Geçtiğimiz akşam bir grup matbaacı ile karşılaştım. Şu şehrin içine dönme talepleri konusunda konuştuk. Hiç de şehrin içine dönme arzusuyla yanıp tutuşan bir halleri yoktu. Birileri istiyor gidiyoruz, birileri istiyor dönüyoruz. 4 yıl önce alınan kararın sorgulamasını birileri neden bugün yapıyor ben asıl onu merak ediyorum. İktidar değişikliğine denk gelen bu ekonomik kriz gerekçelerini nasıl yorumlamak lazım? Evet, benim de işime geliyor gazetemin altına matbaamı taşımak. Ama üstünde aile yaşıyor, yan tarafında dershane var, diğer yanına bir süre sonra insanlar yaşayacak veya çalışacak… Kendimi düşünüp yüzlerce insanı hiçe mi sayayım?! Matbaacıların maddi sorunları var da marangozların yok mu? Tamircilerin kasaları parayla mı dolup taşıyor?! Onlara ne diyeceksiniz yarın öbür gün; "Biz bu kararı sadece matbaacılar ile ilgili aldık" mı? Bir de üzerine modern kent naraları!? Verdiği kararın arkasında duramayan bir  sürü seçilmiş?! Çevreci geçinen meclis üyeleri?! Beyler konuşurken bol keseden atmalar iyi de önünüzü görün, önünüzü!
AKP'li yerel yöneticilerimizin kişisel siyasi nedenlerle aldığı, yüzüne gözüne bulaştırdığı bir karar ama özünde Silivri kazanacaksa Hürhaber bunun sonucuna katlanacağını ispat etti. Tekrar söylüyorum kararın özüne hiçbir zaman itiraz etmedik, çünkü doğru bir yaklaşım.

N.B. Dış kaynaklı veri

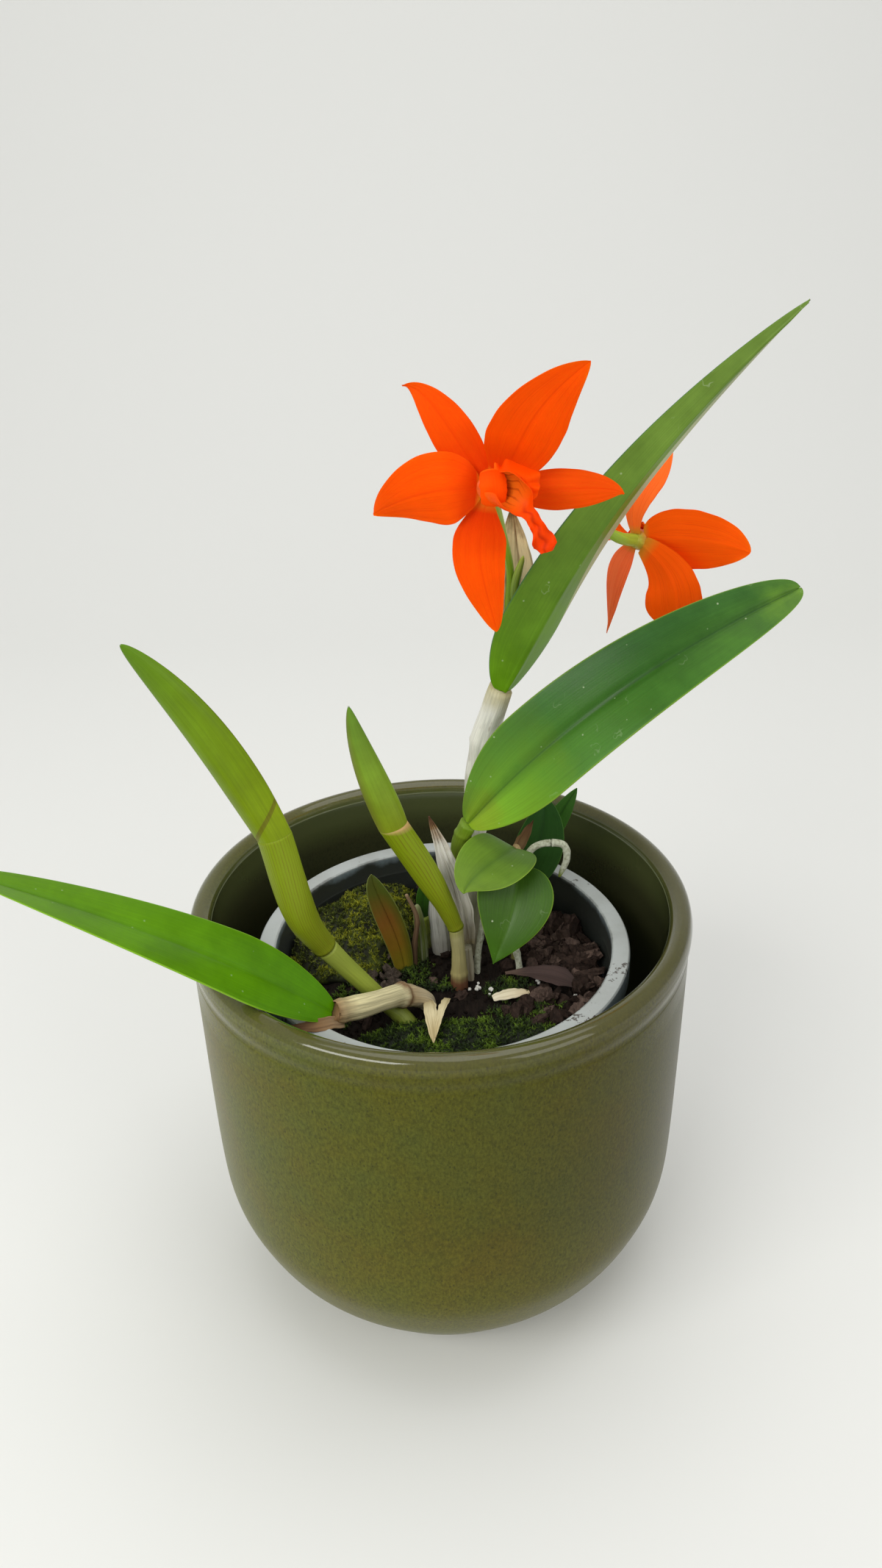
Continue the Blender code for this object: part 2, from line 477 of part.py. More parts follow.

Silivri'yi ileriye mi taşıyacaksınız, matbaaları (onlarla birlikte buna hak talep edebilecek duruma gelecek tüm 2. sınıf gayrı sıhhi müesseseleri) geriye mi ona karar verin asıl! Meclisin verdiği kararların arkasında duracak, uygulatacak iradeniz var mı, yok mu onu da birlikte göreceğiz!